Warga pun berkerumun di tepi jalan menyambut kirab. Yang menonjol tentu saja ogoh-ogoh Kyai Semar yang tinggi dan besar. “Ogoh-ogoh Semar yang membuat kami,” ujar Wahyuningsih.
Puncak acara malam 1 Suro diperingati dengan Kirab Tumpeng menuju puncak Gunung Tidar. Ritual dilakukan di area makam Kyai Semar dengan tumpeng khusus makam. Ada juga gunungan berisi sayur-mayur yang diarak. “Sayur simbol kemakmuran, itu juga ungkapan rasa syukur kami,” Wahyuningsih menambahkan.

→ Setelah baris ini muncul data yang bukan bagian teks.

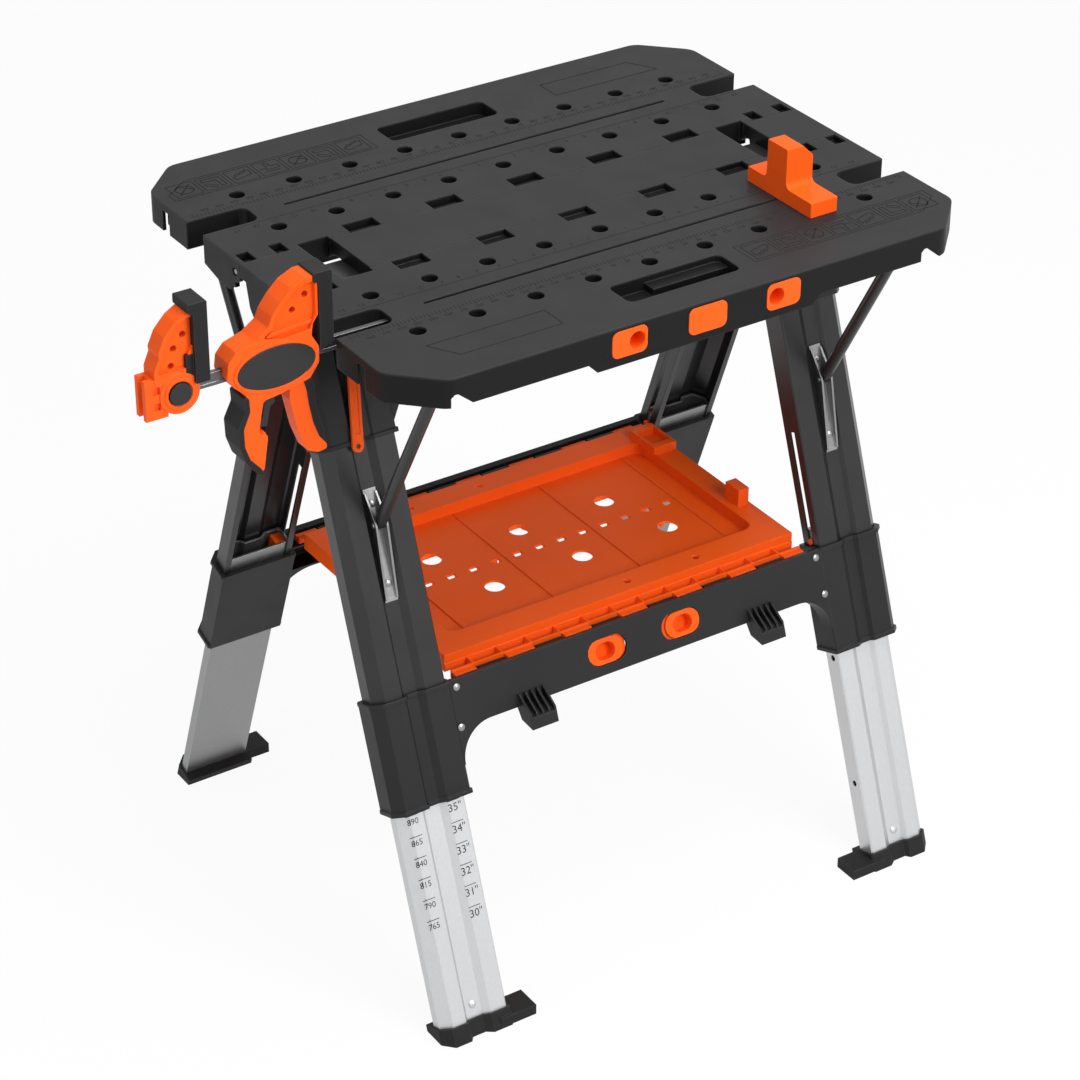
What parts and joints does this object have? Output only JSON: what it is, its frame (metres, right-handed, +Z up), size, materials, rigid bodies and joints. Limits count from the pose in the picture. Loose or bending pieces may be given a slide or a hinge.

Para peserta ritual meyakini bahwa melalui orang-orang yang punya kedudukan khusus, mereka dapat menerima berkah.
“Bagi kami bulan Suro bulan yang luar biasa, spiritualnya tinggi, ada makna yang terkandung pada malam Suro, ada wangsit dan bisa menjadi mediasi dengan roh-roh leluhur,” Wahyununingsih menjelaskan makna bulan Suro baginya. Karena itu, dirinya dan mereka yang masih meyakini kesakralan bulan Suro tidak melaksanakan hajatan seperti pesta pernikahan, sunatan, atau pun membangun rumah selama bulan Suro. “Mereka tidak ada yang berani melakukan hajatan,” katanya lagi.
Tekad Wahyuningsih untuk menggelar Grebeg Suro yang meriah seperti sekarang tidaklah mulus. Ia harus meyakinkan keluarga dan saudara-saudaranya tiga tahun lalu. Ia juga terkenang pada ayahandanya yang selalu menggelar layar tancap atau pun pertunjukan ketoprak menjelang 1 Suro. Setelah ayahnya meninggal, tradisi itu dilanjutkan oleh ibunya.
Wahyuningsih bersama Paguyuban ingin terus berjuang melaksanakan acara sambil melestarikan budaya, kearifan lokal, tradisi, dan yang terpenting, nilai spiritual dalam Grebeg Suro. Ia tetap bertahan tidak meninggalkan tradisi budaya yang dilakukan orang-orang terdahulunya. “Saya bangga terlahir sebagai orang Jawa, anak juru kunci (Gunung Tidar). Saya pun bangga dengan negara kita, budaya kita, dan tradisi kita,” ujarnya dengan penuh keyakinan.